Martin Shaw, chair of the East Devon Alliance on Richard Foord MP Tiverton and Honiton
It’s over four months now since voters in the Tiverton and Honiton constituency elected Richard Foord, our first non-Conservative MP in a hundred years, in June’s by-election. A few days ago I went along to his well-attended open meeting in Axminster Guildhall, where residents, councillors and supporters from around the area came to hear his impressions of Westminster and to put their questions to him.
The first thing to say is that Richard is a breath of fresh air – a politician who actually answers questions and says when he doesn’t know the answer. Until May, when Neil Parish’s stupid behaviour threw away the Tories’ 24,000 majority, Richard had no idea that he would become our MP. Living in Uffculme, near Honiton, he was rooted in the local community, and has now taken on the concerns of the wider area in the same spirit.
Sadly, the issues which came out in the meeting were very familiar. Bus services between local towns are being cut, yet again. In villages on the A35, residents still can’t cross safely; National Highways is still reneging on a decade’s promises to install crossings. The prospects of EDDC’s ‘levelling-up’ bid for Seaton and Axminster are still completely hazy due to the chaos in government. And the community hospitals in Axminster, Honiton, Ottery St. Mary and Seaton, while saved by our protests from complete closure, still lack beds.
A reader has chided me to ‘stick to local issues’, but Richard Foord made clear that the Tories’ national mess affects everything. When he goes to meetings with ministers, it’s ‘a new bunch of amateurs every week’, often without a clue about the issues, barely listening to their civil servants’ advice, and more interested in ‘self-aggrandisement’ than action.

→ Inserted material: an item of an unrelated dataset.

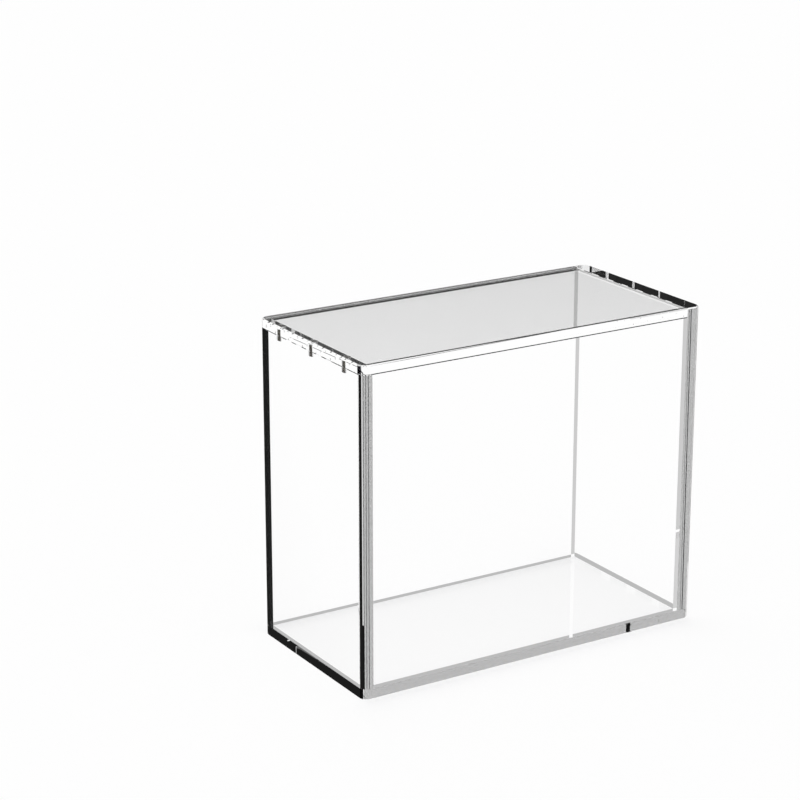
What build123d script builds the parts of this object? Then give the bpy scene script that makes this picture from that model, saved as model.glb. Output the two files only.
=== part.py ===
from build123d import *
import os

# A display case of clear cast acrylic for a boxed set of trading cards: a tray of five glued
# sheets, and a loose sheet for a lid that three pairs of disc magnets hold down at its left end.
# The wall at its right end is of thicker sheet, and rises beside the lid.
# Millimetres. +Z is up, the front faces -Y, and the origin is the middle of the underside.

# Driving sizes
outer_width = 211.0
outer_depth = 105.0
outer_height = 179.0
base_thickness = 6.0
wall_thickness = 6.0
end_wall_thickness = 9.4
lid_thickness = 5.0

# Edges: the case's upright corners are rounded after gluing, outer edges are diamond polished
# with a bevel, and the edges where the lid meets the tray have a finer one
corner_radius = 4.5
polished_bevel = 0.6
seam_bevel = 0.25

# The lid slides down beside the right wall with this much to spare
lid_end_clearance = 0.3

# Disc magnets, glued to the floors of blind pockets and just below the surface: one at the
# middle of the case's depth and one near each end of it
magnet_diameter = 4.0
magnet_height = 3.0
magnet_edge_bevel = 0.2
magnet_end_distance = 19.5
magnet_recess = 0.1
pocket_side_clearance = 0.05

# How far an edge may lie from a place and still be picked as the edge there
pick_margin = 0.001

# Places that follow from the sizes
half_width = outer_width / 2
half_depth = outer_depth / 2
lid_underside = outer_height - lid_thickness
wall_height = lid_underside - base_thickness
left_inner_x = -half_width + wall_thickness
right_inner_x = half_width - end_wall_thickness
magnet_x = -half_width + wall_thickness / 2
outer_magnet_y = half_depth - magnet_end_distance
magnet_rows = {
    "front": -outer_magnet_y,
    "middle": 0.0,
    "rear": outer_magnet_y,
}
pocket_depth = magnet_height + magnet_recess
pocket_radius = magnet_diameter / 2 + pocket_side_clearance


def sheet(left, right, front, back, underside, thickness):
    """A flat sheet between two heights, with square edges."""
    outline = Rectangle(right - left, back - front, align=(Align.MIN, Align.MIN))
    return extrude(Pos(left, front, underside) * outline, thickness)


def edges_at(edges, axis, place):
    """Those of the edges whose centres are at a place along an axis."""
    return edges.filter_by_position(axis, place - pick_margin, place + pick_margin)


def upright_edges_at(solid, x):
    """The two upright edges at one side of a sheet."""
    return edges_at(solid.edges().filter_by(Axis.Z), Axis.X, x)


def rim(solid, height):
    """The edges that lie flat at a height."""
    return edges_at(solid.edges(), Axis.Z, height)


def magnet_pockets(floor, mouth):
    """The row of blind holes for magnets, from their floors to their mouths."""
    low = min(floor, mouth)
    drill = Cylinder(pocket_radius, abs(mouth - floor), align=(Align.CENTER, Align.CENTER, Align.MIN))
    return [Pos(magnet_x, y, low) * drill for y in magnet_rows.values()]


def base_panel():
    """The floor of the tray, under all four walls."""
    base = sheet(-half_width, half_width, -half_depth, half_depth, 0, base_thickness)
    base = fillet(base.edges().filter_by(Axis.Z), corner_radius)
    return chamfer(rim(base, 0), polished_bevel)


def side_wall(inner_x, outer_x, height, top_bevel):
    """A wall over the tray's whole depth, whose outer upright edges are rounded.

    Its top edge is beveled on the three sides that stay free, and its inner one is left to
    the caller, because the lid lies over it on one side and stands beside it on the other.
    """
    left = min(inner_x, outer_x)
    right = max(inner_x, outer_x)
    wall = sheet(left, right, -half_depth, half_depth, base_thickness, height)
    wall = fillet(upright_edges_at(wall, outer_x), corner_radius)
    top = rim(wall, base_thickness + height)
    inner_edge = edges_at(top, Axis.X, inner_x)
    return chamfer(top - inner_edge, top_bevel)


def left_panel():
    """The wall that carries the lid's left end, with a row of magnet pockets in its top."""
    wall = side_wall(left_inner_x, -half_width, wall_height, seam_bevel)
    return wall - magnet_pockets(lid_underside - pocket_depth, lid_underside)


def right_panel():
    """The thicker wall that the lid butts against, as tall as the closed case."""
    wall = side_wall(right_inner_x, half_width, outer_height - base_thickness, polished_bevel)
    beside_lid = edges_at(rim(wall, outer_height), Axis.X, right_inner_x)
    return chamfer(beside_lid, seam_bevel)


def face_panel(outer_y):
    """The front or back wall, set between the side walls and flush with their edges."""
    inner_y = outer_y - wall_thickness if outer_y > 0 else outer_y + wall_thickness
    front = min(inner_y, outer_y)
    back = max(inner_y, outer_y)
    wall = sheet(left_inner_x, right_inner_x, front, back, base_thickness, wall_height)
    free_edge = edges_at(rim(wall, lid_underside), Axis.Y, outer_y)
    return chamfer(free_edge, seam_bevel)


def lid_panel():
    """The loose sheet on three walls, its right end close beside the taller wall."""
    left_x = -half_width
    right_x = right_inner_x - lid_end_clearance
    lid = sheet(left_x, right_x, -half_depth, half_depth, lid_underside, lid_thickness)
    lid = fillet(upright_edges_at(lid, left_x), corner_radius)
    lid = chamfer(rim(lid, lid_underside), seam_bevel)
    top = rim(lid, outer_height)
    beside_wall = edges_at(top, Axis.X, right_x)
    lid = chamfer(top - beside_wall, polished_bevel)
    lid = chamfer(edges_at(rim(lid, outer_height), Axis.X, right_x), seam_bevel)
    return lid - magnet_pockets(lid_underside + pocket_depth, lid_underside)


def magnet(y, seat):
    """A nickel-plated disc that stands on, or hangs from, its pocket's floor at the seat."""
    rises = seat < lid_underside
    end = Align.MIN if rises else Align.MAX
    disc = Cylinder(magnet_diameter / 2, magnet_height, align=(Align.CENTER, Align.CENTER, end))
    disc = chamfer(disc.edges().filter_by(GeomType.CIRCLE), magnet_edge_bevel)
    return Pos(magnet_x, y, seat) * disc


pieces = {
    "base_panel": base_panel(),
    "left_panel": left_panel(),
    "right_panel": right_panel(),
    "front_panel": face_panel(-half_depth),
    "back_panel": face_panel(half_depth),
    "lid_panel": lid_panel(),
}
for row, row_y in magnet_rows.items():
    pieces[f"wall_magnet_{row}"] = magnet(row_y, lid_underside - pocket_depth)
    pieces[f"lid_magnet_{row}"] = magnet(row_y, lid_underside + pocket_depth)

os.makedirs("parts", exist_ok=True)
for node, piece in pieces.items():
    export_step(piece, f"parts/{node}.step")
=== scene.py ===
import bmesh
import bpy
import math
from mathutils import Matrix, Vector

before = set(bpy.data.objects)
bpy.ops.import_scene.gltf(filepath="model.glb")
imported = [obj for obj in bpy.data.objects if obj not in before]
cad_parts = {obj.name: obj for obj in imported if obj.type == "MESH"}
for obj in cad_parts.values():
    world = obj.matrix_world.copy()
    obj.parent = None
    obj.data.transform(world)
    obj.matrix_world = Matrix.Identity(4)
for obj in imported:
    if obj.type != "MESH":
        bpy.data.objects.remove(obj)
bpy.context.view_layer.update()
print("frame loaded")

scene = bpy.context.scene
scene.view_settings.view_transform = "Standard"


def hexToLinear(code):
    levels = [int(code[at:at + 2], 16) / 255 for at in (1, 3, 5)]
    return [v / 12.92 if v <= 0.04045 else ((v + 0.055) / 1.055) ** 2.4 for v in levels]


def hexColour(code):
    return (*hexToLinear(code), 1.0)


white = hexColour("#ffffff")


def addNode(tree, kind, settings=None, values=None, links=None):
    # settings go on the node, values and links on its input sockets
    node = tree.nodes.new(kind)
    for name, value in (settings or {}).items():
        setattr(node, name, value)
    for socket, value in (values or {}).items():
        node.inputs[socket].default_value = value
    for socket, source in (links or {}).items():
        tree.links.new(source, node.inputs[socket])
    return node


def newMaterial(name):
    material = bpy.data.materials.new(name)
    material.use_nodes = True
    material.node_tree.nodes.clear()
    return material


def exactly(value, count):
    # the two tests that a whole count passes and its neighbours don't
    return [(value, "GREATER_THAN", count - 0.5), (value, "LESS_THAN", count + 0.5)]


def whereAll(tree, tests):
    # 1 where every test holds and 0 elsewhere; a test is a value, a comparison and its limit
    factor = None
    for value, comparison, limit in tests:
        test = addNode(tree, "ShaderNodeMath", {"operation": comparison}, {1: limit}, {0: value})
        if factor is None:
            factor = test
        else:
            factor = addNode(tree, "ShaderNodeMath", {"operation": "MULTIPLY"}, links={
                0: factor.outputs[0],
                1: test.outputs[0],
            })
    return factor.outputs[0]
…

Most local issues are caused by national failures or need national changes to sort them out. South West Water is pouring effluent into our rivers because the government has failed to get a grip on the privatised water companies, which are diverting the profits from our water charges into excessive salaries and dividends. The Environment Agency is failing to stop farmers polluting our waterways, it was shown this week, because it is starved of funds.
Richard returned repeatedly to the dire state of the South West Ambulance Service. Everyone is being put at risk by this scandal. Lives are also threatened by the inability of local hospitals to meet targets for the prompt referral and treatment of cancer cases. Tens of thousands of Devon people are suffering while they wait months or even years for surgery. The root cause of all of this is that for twelve years, the Tories have failed to raise NHS funding in line with the growing needs of the population.
The latest new prime minister, Rishi Sunak, even refused to smile for the cameras as he entered Downing Street, in order to signal his determination to take ‘tough decisions’. All I can say, from a Devon point of view, is that these decisions must not take real funding away from our NHS, local schools, or our desperately underfunded adults’ and children’s social care, the escalating costs of which threaten the solvency of our county council.
I say ‘real’ funding because the government will make severe cuts merely by not uprating spending in line with inflation. Sunak is also threatening to use this trick to reduce the value of pensions and benefits. When he was chancellor last year, our billionaire prime minister stole £20 a week from claimants. It will be outrageous if he takes a further £10 a week by refusing to give them a proper inflation rise, or undoes the ‘triple lock’ on state pensions that his party’s manifesto and Liz Truss both pledged to honour.
People are going without food, without heating, without electricity. ‘Tough decisions’ should target those who can afford them, not the vulnerable and public services.